È evidente che il materiale da cui attinse era di primordine, inedito e decisamente affidabile considerato che si trattava in larga misura di informazioni tratte dagli archivi reggimentali. Per il 1° Rgt TKJ rinnovò scrupolosamente il manoscritto del Tenente Rudolf Blaas. Per il 2° svolse ricerche in proprio grazie agli archivi e alla diaristica dei relativi protagonisti, per il 3° Rgt TKJ sfruttò il libro del Generale di Brigata Viktor Schemfil, infine per il 4° Rgt si rifece alle bozze scritte dal colonnello Erich von Preu. Poté inoltre contare sugli scritti del colonnello Oskar Teuber, verosimilmente il Cap Teuber più volte citato nel corso del libro. Se grande fu l’impegno del maggiore austroungarico, encomiabile possiamo definire oggi la traduzione di Fontana, vero cultore degli eventi bellici legati alle “sue montagne”, a quelle cime che da anni egli percorre, rievocando i fatti d’arme che vi si combatterono. La sua passione per le fonti archivistiche ha reso più completa la trasposizione in lingua italiana, offrendo al lettore una cronaca fedele di quanto avvenne tra le trincee a lungo contese durante la cosiddetta “offensiva di primavera”, fino alla firma dell’armistizio e nei campi di prigionia, nella lontana Puglia, dove si infranse l’orgoglio nazionalistico dei “cacciatori del Kaiser”.
Un reparto di fanteria ben degno di rappresentare la tradizione militare austroungarica, dalla manifesta fedeltà all’Imperatore, con effettivi reclutati nei territori del Tirolo e del Vorarlberg. Dal 1° al 4°, i battaglioni Kaiserjäger subirono perdite ingenti su varie zone del fronte, lasciando in ogni settore d’impiego ampi cimiteri colmi di caduti. E questo volume ne racconta le gesta.
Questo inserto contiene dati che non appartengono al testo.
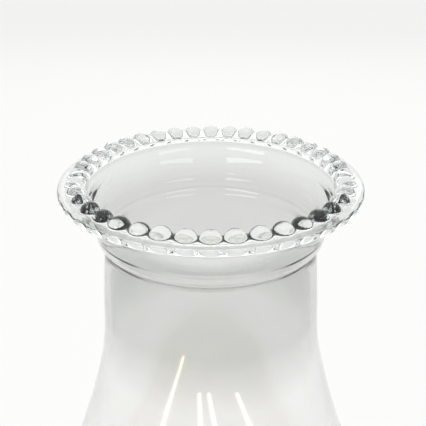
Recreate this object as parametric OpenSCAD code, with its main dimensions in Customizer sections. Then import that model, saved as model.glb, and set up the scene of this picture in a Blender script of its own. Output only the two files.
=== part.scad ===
// Flat-wick oil lamp: footed glass font, brass burner and a bead-topped chimney.
// Millimetres, +Z up, origin at the centre of the foot where it rests.
// The wick lies in the XZ plane and the wick knob points along +X.

/* [Font] */
// Diameter of the foot
foot_d = 126; // [122:1:140]
// Largest diameter of the oil bowl
bowl_d = 120; // [114:1:126]
// Height of the glass, from the foot to the top of its neck
font_h = 180; // [174:1:190]

/* [Chimney] */
// Height of the chimney, from its seat to the tops of the beads
chimney_h = 216; // [206:1:230]
// Diameter across the flared lip
lip_d = 84; // [82:0.5:88]
// Largest diameter of the belly
belly_d = 107; // [102:1:112]
// Outside diameter of the straight fitter that stands in the gallery
fitter_d = 76.2; // [75.6:0.1:76.6]
// Thickness of the blown wall
glass_wall = 1.8; // [1.5:0.1:2.1]
// Number of beads round the mouth
bead_count = 40; // [32:1:40]
// Diameter of one bead
bead_d = 5.5; // [4.8:0.1:5.7]

/* [Burner] */
// Width of the flat wick
wick_w = 25.4; // [22:0.1:25.6]
// Thickness of the flat wick
wick_t = 2.6; // [2:0.1:2.8]
// Number of teeth on one spur wheel
spur_teeth = 10; // [8:1:14]
// Diameter of the wick knob
knob_d = 17; // [14:0.5:19]
// Number of grip notches round the wick knob
knob_notches = 26; // [18:1:30]
// Number of air holes in each row round the bowl of the burner
air_holes = 24; // [16:2:28]
// Number of pierced holes round the gallery's wall
rim_holes = 40; // [32:8:40]

/* [Hidden] */

$fn = 96;
eps = 0.05;

// Gap left between pieces that move on each other
play = 0.3;
// Gap under a piece that is set down on another
seat_gap = 0.15;
// Radial clearance of a shaft in its bearing
bearing_play = 0.05;

// Sheet brass
sheet = 0.7;
thin_sheet = 0.6;

// Screw thread of the collar and of the burner
thread_pitch = 2;
thread_depth = 0.3;
collar_thread_r = 16.8;
burner_thread_r = 15.2;

// Heights, from the table upward
neck_r = 19;
neck_bore_r = 15;
neck_straight = 6;
plaster_t = 1.2;
collar_shoulder_z = font_h + plaster_t;
collar_top_z = font_h + 9;
washer_z = collar_top_z + seat_gap;
washer_t = 1;
flange_z = washer_z + washer_t + seat_gap;
bowl_z = flange_z + sheet;
shaft_z = flange_z + 10.7;
screen_z = flange_z + 21.1;
rim_top_z = flange_z + 23.3;
deck_z = flange_z + 23.7;
seat_z = deck_z + sheet;
chimney_z = seat_z + play;
crest_h = 1.6;
bead_top_h = 3.4;
lip_z = chimney_z + chimney_h - bead_top_h;

// Burner
tube_w = 28.2;
tube_t = 5;
tube_wall = 0.8;
tube_low_z = flange_z - 14;
tube_top_z = flange_z + 41.2;
wick_low_z = font_h - 76;
wick_top_z = tube_top_z + 1.5;
vent_y = 5;
vent_r = 2;
shaft_r = 1.2;
spur_r = 4.6;
spur_root_r = 3.3;
spur_t = 1;
spur_x = [-9, -3, 3, 9];
shaft_y = -(wick_t / 2 + spur_r + 0.1);
housing_w = 24;
housing_h = 13;
bearing_r = 2;
bearing_end_x = 33;
knob_x = 45;
knob_t = 2.8;
bowl_rim_r = 31.85;
sleeve_r = bowl_rim_r + 0.1;

// Gallery
rim_r = 41.3;
rim_h = 7;
prong_w = 11;
prong_angles = [-45, 45, 135, 225];
prong_x = rim_r + play;
prong_rivet_y = 3;
prong_rivet_h = 3.5;
dome_base_r = 35.2;
dome_rivet_r = 34;
slot_w = 31;
slot_t = 9;

// ---------------------------------------------------------------- outlines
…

Il testo tradotto oggi risulta interessante sotto vari aspetti, tra questi spicca ciò che a tutti gli effetti ci appare come una relazione accurata delle strategie messe in campo dallo stato maggiore imperiale per riuscire a superare la barriera naturale di valli e vette, al fine di sfociare nella Pianura Padana. I nomi dei reparti e relativi comandanti, le date delle varie azioni belliche, i luoghi di ammassamento e le direttive sugli attacchi attraggono indubbiamente lo sorico e il ricercatore di fonti, poiché l’nformazione si rinnova se offre il punto di vista di chi all’epoca dei fatti fronteggiava le linee italiane. Ma, tra le pagine che conducono alla pura delucidazione ed elencazione degli accadimenti, c’è anche la cosiddetta visione “dal basso”, cioè dal punto di vista del “piccolo soldato” di truppa, o del comandante di compagnia, introdotti si nell’immenso vortice di un conflitto mondiale, ma relatori, per singoli episodi, di isolati fatti d’arme che ai giorni nostri possiamo solo sfiorare rileggendo a stento le parole sbiadite delle steli scolpite sulle contese montagne. Da segnalare infine che il termine “Strafexpedition” appare forse per la prima volta proprio tra le righe di questo testo, nell’originale in lingua tedesca, laddove l’autore Ernst Wisshaupt introduce ai motivi che generarono il conflitto mondiale; qui si parla di spedizione punitiva verso la Serbia, “meritevole di essere castigata” per l'assassinio dell'erede al trono e della moglie e per la mancata consegna dell'assassino Gavrilo Princip. La definizione ricompare spesso nella letteratura storica italiana, quale luogo comune per definire l’azione da classificarsi più propriamente con “offensiva di maggio”. Diversamente, dunque, non risulta nella storiografia d’oltralpe che si sia classificato il tentativo di sfondamento nella primavera del 1916 come una punizione verso l’ex alleato.
La guerra imperversava ormai da due anni e, per quanto gli estremi del voltafaccia italiano fossero noti a tutti i sudditi dell’imperatore, le motivazioni vanno cercate altrove, più razionalmente verso le ordinarie strategie dei comandi imperiali, tese a sfondare le linee nemiche sulle montagne, creando un nuovo fronte di difesa su creste e dorsali prospicienti la sottostante pianura. Da lì sarebbe stato più agevole pianificare le successive battaglia sul Veneto, ricco di rifornimenti con cui alimentare la macchina bellica operante a centinaia di chilometri dai già provati depositi militari.